Les trois premiers niveaux, m'ont suffi à prendre conscience que les environnements de Doom Eternal sont beaucoup plus variés que ce à quoi la franchise nous a habitués. Le jeu débute, bien sûr, sur Terre, dans un niveau très vertical rempli de gratte-ciel en flammes. Pour nous voilà dans la forteresse des sentinelles, temple envahi par la végétation avec un petit air de Darksiders 2. Et c'est reparti enfin pour le temple d'un prêtre maléfique perdu en plus Antarctique, dont les couloirs glacés sont hantés par une merveilleuse réorchestration du thème de E2M6 (les vétérans de Doom 1 comprendront). Premier point commun entre tous ces environnements, à part leur beauté : la richesse du level design, qui utilise intelligemment les nouveautés du gameplay aussi bien dans les arènes qu'entre les combats. Chose rare dans un FPS, les séquences de plateforme sont... bon, je ne vais aller jusqu'à dire agréables, mais plaisantes, en partie en raison de la grande tolérance dont le jeu fait preuve à notre égard mais surtout parce que ces dernières s'intègrent parfaitement aux phases d'exploration : il est très agréable, une fois qu'on a deviné à peu près où se trouvait une zone secrète, de chercher le parcours (le parkour ?) qui nous y mènera.

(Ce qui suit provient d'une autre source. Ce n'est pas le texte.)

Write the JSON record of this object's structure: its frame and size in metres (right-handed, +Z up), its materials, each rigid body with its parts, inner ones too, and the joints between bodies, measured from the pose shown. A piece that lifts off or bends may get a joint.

L'autre point commun entre tous ces niveaux, qui achève de différencier Doom Eternal de tout ce que la franchise a produit jusqu'à présent, c'est que je n'avais aucune idée de ce que j'y faisais. id Software voulait enrichir le lore de Doom, c'est chose faite : on se rend d'un point du globe à l'autre via le portail installé dans la Forteresse de la destruction, QG du Doom Slayer, sans trop savoir pourquoi ni comment, pour y être accusé de ne pas avoir respecté les règles d'une bureaucratie céleste incompréhensible, et les quelques logs qu'on ramasse au fil des niveaux ne nous aident pas beaucoup. Sinon, au pire, on aura eu la chance de jouer au premier Doom dont le scénario est plus ésotérique qu'un Dan Brown. Et probablement à l'un des meilleurs FPS de ce millénaire.